While Dr Moore identified that the current CAMHS facility in Wexford, Slaney House, is completely unfit for purpose, the parents say that they've had countless broken promises and delays in relation to a new facility at Arden House, slated to open at some point between July and September of this year.

Fianna Fáil spokesperson for mental health James Browne TD was also present at the protest and pointed out that he believes that these unsuitable facilities are playing a major part in Wexford's inability to attract child psychologists.

'I think the figures reflect the lack of service here in Wexford,' he said. 'We don't have proper facilities. The figures show that children are suffering in Wexford. Getting Arden House open is key to getting a child psychologist in Wexford, but the delays have been outrageous.'

'This action shouldn't be necessary, but unfortunately it is,' he continued. 'There are ordinary people that have kids that need help and that know that their kids could improve significantly if they get help.

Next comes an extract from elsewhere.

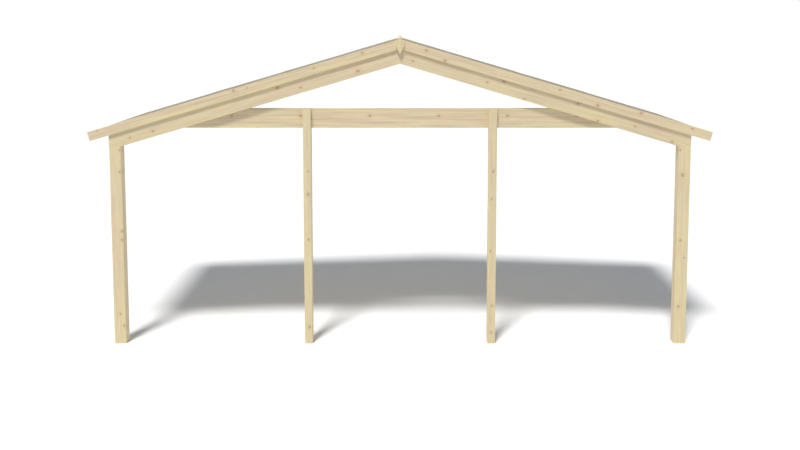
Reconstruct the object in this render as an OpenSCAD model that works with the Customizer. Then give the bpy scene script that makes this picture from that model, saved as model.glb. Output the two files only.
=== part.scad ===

These parents are here today out of desperation and I'm in awe of the work they're putting in and fully support them.'

When asked to pinpoint in particular why Wexford consistently figures so highly when it comes to suicide and mental health issues, Deputy Browne says he believes it's a vicious circle.

'I think it all harks back to socio-economic issues,' he said. 'We have high rates of unemployment here and a lot of the jobs are what would be deemed "low paying jobs". While it's true to say that we do urgently need the doctors, nurses and medical staff, I think from a broader point of view we also need to focus on delivering high quality jobs and proper housing.'

The organisers of Saturday's protest were delighted with the turnout and have vowed that they will continue to organise similar actions until Wexford gets a safe, workable building for CAMHS in the county and the appointment of a replacement consultant psychiatrist to replace Dr Kieran Moore, who, in the interim, is happy to lend his voice to support them in any way he can.